None of this stuff, from dark pools, to short sales, to high speed trading, has been addressed in the currently pending "FinReg" legislation. Presumably, they will be addressed by rulemaking bodies after this amazingly flawed legislation is passed.

Problem in the first place is that regulators, who are never really responsible to voters, are bureaucrats at heart. It will take a long time to get them appointed, installed, and working, and a longer time to start creating, considering, and implementing rules.

Problem is in the second place that we can't count on them to create rules to shelter the average investor--only the wealthy high-speed traders who've turned investing into the stock market into the kind of game better suited for playing on your kid's Wii or Xbox.

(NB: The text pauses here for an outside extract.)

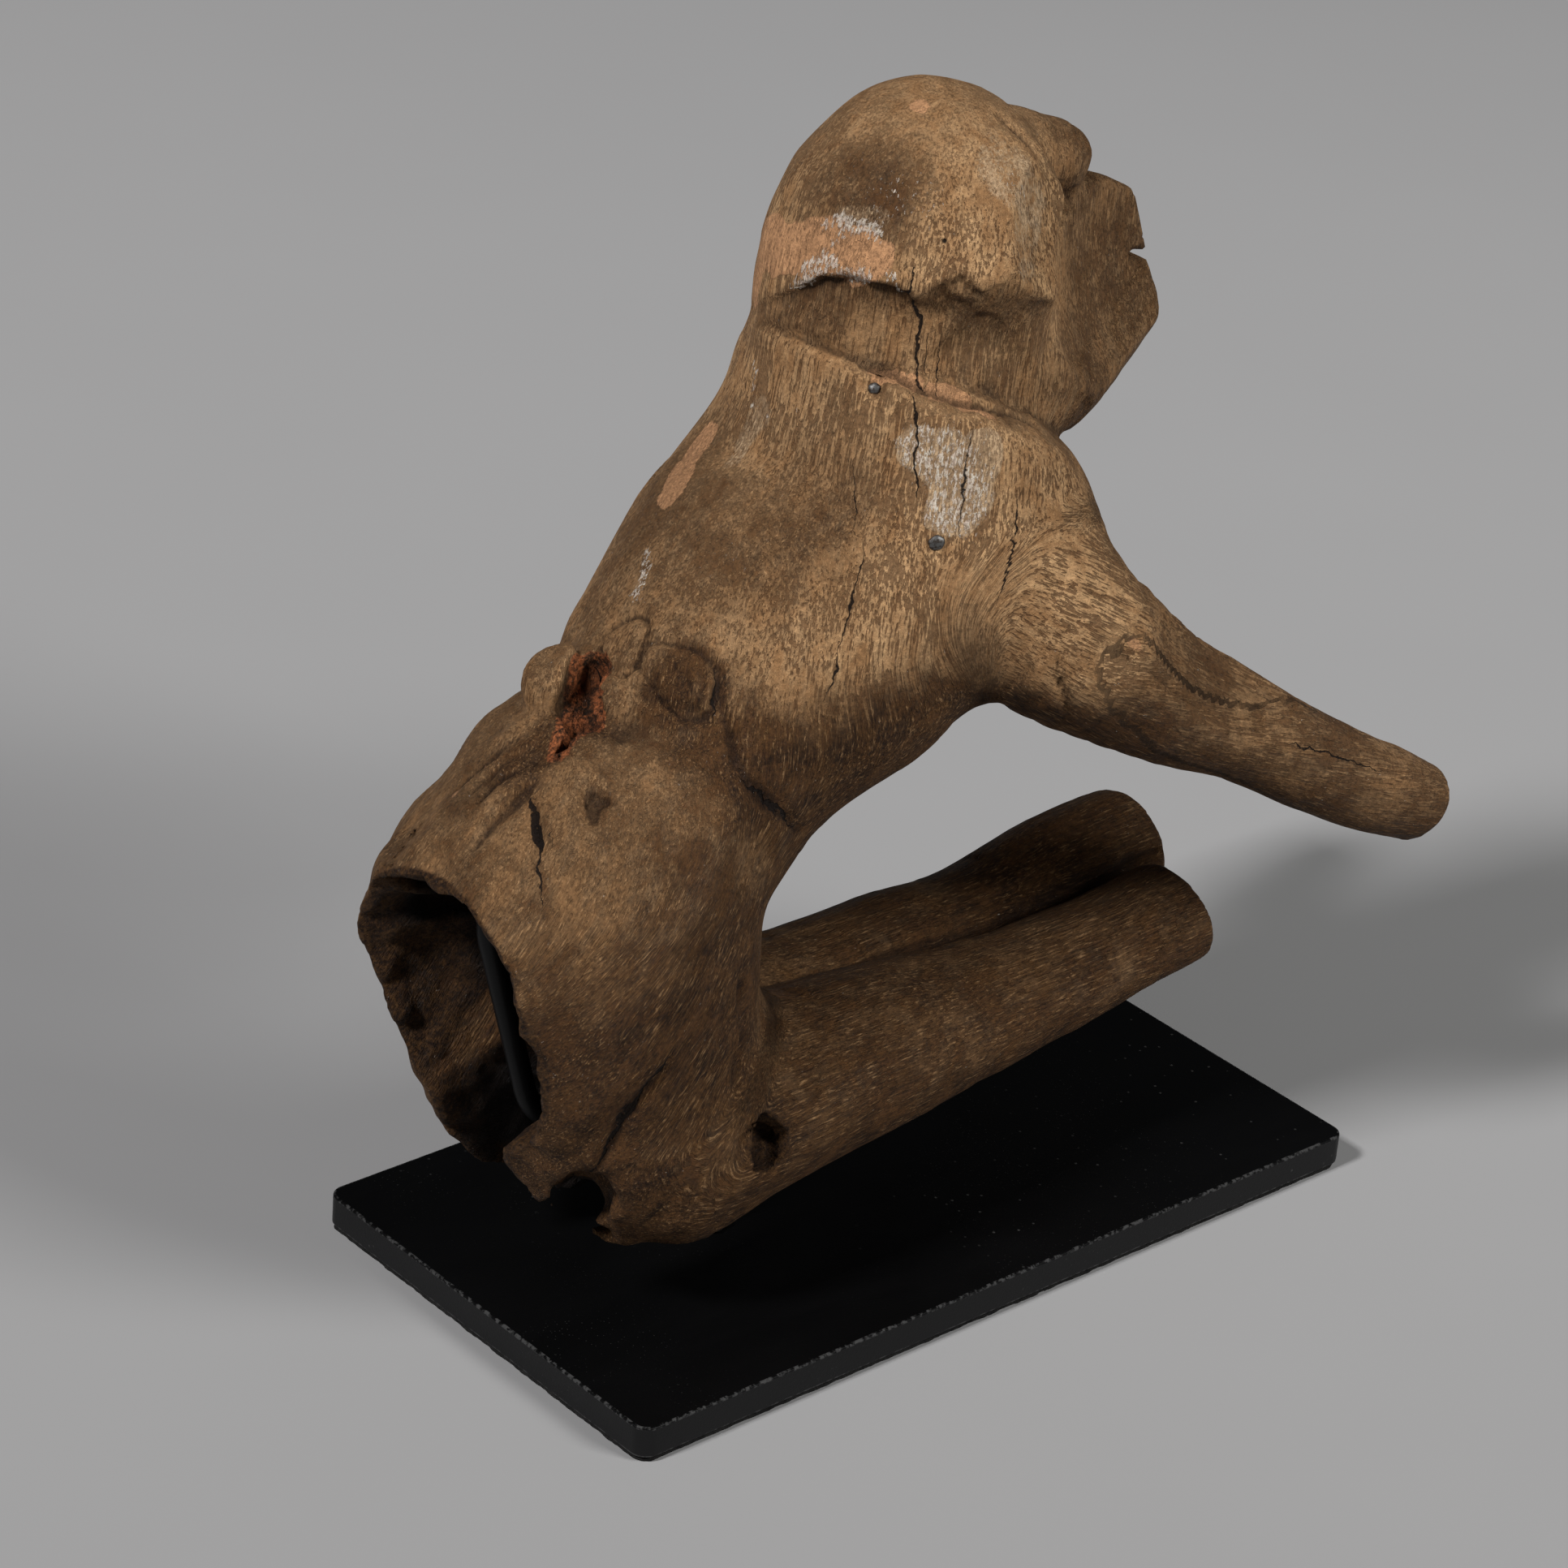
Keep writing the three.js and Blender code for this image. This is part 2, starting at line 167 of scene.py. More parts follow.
def carve(solid: Values, cut: Values, width: float) -> Values:
    """The solid's field with the cut taken away, with the new edge rounded over the width."""
    return -melt(-solid, cut, width)


# Forms of the figure as fields: below zero inside the wood, above zero outside, in about millimetres


@dataclass(frozen=True)
class Sweep:
    """Elliptic sections along a smooth spine, cut off flat at the last one."""

    stations: tuple[Station, ...]
    edge: float = 1.5
    count: int = 26
    around: float = 8.0
    dome: float = 12.0

    def field(self, points: Points) -> Values:
        """For each short run of the spine, the distance from the ellipse with the middle and half sizes of
        the nearest place on the run, with a dome before its start; the smallest over the runs, then kept
        behind the plane of the last section with the edge rounded.

        Args:
            points: places, in millimetres.

        Returns:
            The field at each point.
        """
        spine = catmull(np.array([station[0] for station in self.stations]), self.count)
        sizes = catmull(np.array([station[1:] for station in self.stations]), self.count)
        best = np.full(len(points), FAR)
        margin = sizes.max() + self.around
        low, high = spine.min(axis=0) - margin, spine.max(axis=0) + margin
        near = np.flatnonzero(((points > low) & (points < high)).all(axis=1))
        if len(near) == 0:
            return best
        here = points[near]
        closest = best[near]
        for run in range(self.count - 1):
            start, step = spine[run], spine[run + 1] - spine[run]
            along = unit(step)
            across = unit(LEFT - along[1] * along)
            out = np.cross(along, across)
            # The last run goes on past its end, up to the cut.
            furthest = 30.0 if run == self.count - 2 else 1.0
            share = np.clip((here - start) @ step / (step @ step), 0.0, furthest)
            away = here - start - share[:, None] * step
            share = np.minimum(share, 1.0)
            side = sizes[run, 0] + share * (sizes[run + 1, 0] - sizes[run, 0])
            depth = sizes[run, 1] + share * (sizes[run + 1, 1] - sizes[run, 1])
            local = np.stack([away @ across / side, away @ out / depth, away @ along / self.dome])
            reach = np.linalg.norm(local, axis=0)
            closest = np.minimum(closest, (reach - 1.0) * np.minimum(side, depth))
        past = (here - spine[-1]) @ unit(spine[-1] - spine[-2])
        best[near] = -melt(-closest, -past, self.edge)
        return best


@dataclass(frozen=True)
class Stacked:
    """Sections one above the other, each with its own lean and its own reach to every side."""

    sections: tuple[Section, ...]
    count: int = 56
    around: float = 6.0
    lean_room: float = 8.0

    def field(self, points: Points) -> Values:
        """The distance from the section that passes through each point, found between the planes of two
        neighbouring sections by the point's share of the way from one to the other.

        Args:
            points: places, in millimetres.

        Returns:
            The field at each point.
        """
        table = catmull(np.array(self.sections), self.count)
        table[:, 2] = np.radians(table[:, 2])
        best = np.full(len(points), FAR)
        margin = table[:, 3:].max() + self.around
        x, y, z = points.T
        spread = np.ptp(table[:, 1]) / 2.0 + margin + self.lean_room
        near = np.flatnonzero((np.abs(x - table[:, 1].mean()) < spread) & (np.abs(y) < margin)
                              & (z > table[0, 0] - margin) & (z < table[-1, 0] + margin))
        here = points[near]
        closest = best[near]
        height = [self.above(here, row) for row in table]
        for run in range(self.count - 1):
            low, high = height[run], height[run + 1]
            chosen = (low >= 0.0) & (high < 0.0)
            share = low[chosen] / (low[chosen] - high[chosen])
            rows = table[run] + share[:, None] * (table[run + 1] - table[run])
            closest[chosen] = np.minimum(closest[chosen], self.level(here[chosen], rows))
        for end, beyond in ((0, -height[0]), (-1, height[-1])):
            chosen = (beyond > 0.0) & (beyond < margin)
            rows = np.repeat(table[end][None], chosen.sum(), axis=0)
            flat = np.maximum(self.level(here[chosen], rows), beyond[chosen])
            closest[chosen] = np.minimum(closest[chosen], flat)
        best[near] = closest
        return best

    @staticmethod
    def above(points: Points, row: Values) -> Values:
        """How far the points lie above the plane of one section."""
        return (points[:, 0] - row[1]) * math.sin(row[2]) + (points[:, 2] - row[0]) * math.cos(row[2])

    @staticmethod
    def level(points: Points, rows: Values) -> Values:
        """Distance from the ellipse of each point's own section, by the reach on the point's side."""
        lean = rows[:, 2]
        ahead = (points[:, 0] - rows[:, 1]) * np.cos(lean) - (points[:, 2] - rows[:, 0]) * np.sin(lean)
        reach = np.where(ahead > 0.0, rows[:, 4], rows[:, 3])
        aside = np.where(points[:, 1] > 0.0, rows[:, 5], rows[:, 6])
        return (np.hypot(ahead / reach, points[:, 1] / aside) - 1.0) * np.minimum(reach, aside)


@dataclass(frozen=True)
class Facet:
    """A broad, slightly hollow facet that a blade left."""

    at: Spot
    out: Spot
    deep: float = 0.8
    radius: float = 70.0

    def field(self, points: Points) -> Values:
        """The distance from a large ball that dips the depth below the place."""
        middle = np.array(self.at) + (self.radius - self.deep) * unit(np.array(self.out))
        return np.linalg.norm(points - middle, axis=1) - self.radius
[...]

Problem is in the third place is that it's actually decision time not for the Government but for Wall Street. The Street and its various exchanges are at an important crossroads. Currently, the average investor, whether running his or her own portfolio or participating via mutual funds or retirement accounts (like 401ks), has largely dropped out of the market entirely, preferring to stay in cash.

The reason why is simple: it's now abundantly clear that the system, always game-able, has become fatally so for any investor who doesn't have supercomputing power doing the trading for him. The 30-somethings and their machines now control 70% of daily trading on Wall Street (Wall Street Journal figures, can't link due to subscription wall). Since no one else, statistically speaking, is trading besides hedge funds (a bunch of which are probably using these same whiz kids and their algorithms), the exchanges love these traders and are now depending almost entirely on them for business. Were any rules put in place to either ban or restrain high speed trading, Wall Street exchanges and trading firms for that matter would lose a huge chunk of their business and profitability with no guarantee that the little guy would come back to the market to make up for the difference.

We are at a crossroads here. Follow me on this. Social Security is now well-known to be a slow-speed train wreck. The current administration and Congress are on a path to destroy what's left of the national budget and our healthcare infrastructure to boot. Meanwhile, Defined Benefit pension plans have pretty much gone by the boards, replaced by often self-directed 401(k) programs, most of which went in the tank in 2008, were briefly revived last year, and are now gurgling down the toilet once again.

In other words, the whole socalled social safety net is not just frayed, it's broken. The current solutions, stated or quietly undeclared, are to let retirees drift into poverty like they used to, force anyone over, say, 55 to join them (since, once laid off, they will never be hired in any great numbers again), and let them die, sooner rather than later, when the government determines they're no longer cost effective.

Hey, guys and gals, this ain't what we signed up for, saved in our 401(k)s for, and got docked 5-ish percent every year for FICA taxes for, is it?

We don't have much time to get this fixed. But a good way to begin is for the Feds and for Wall Street to get serious for once and for all and decide on their business model going forward. To wit: Do we just put a painful end to the myth of investible 401(k)s, declare an end to personal investing, and turn Wall Street into an elaborate video game for bored, overpaid young oligarchs from good families and Ivy League schools? Or do we put these punks out of business, make them do real work in a steel mill for a change, and get Wall Street back to its original game of raising capital for business and maintaining capital markets for businesses and investors to grow and prosper. In other words, is Wall Street so addicted to its high commission structures that it no longer cares that it's abandoned its primary purpose, ceding it to the video gamers? Or is Wall Street going to get serious and get America back on the road to prosperity.

Washington is currently getting an F in this regard. If Wall Street caves in permanently to the video-gamers and their automated trading machines, capitalism is dead and gone, leaving us to start over again with no capital, no hope, and no future since there won't be anything left to manufacture or buy.

I'm not trying to be silly or alarmist here. But the Street--and ultimately, the boneheads in Washington as well--are at a Decision Point. And I'm no longer sure they have the knowledge, the intellect, or the gumption to do the right thing, since I'm also no longer sure they have any active gray matter at all.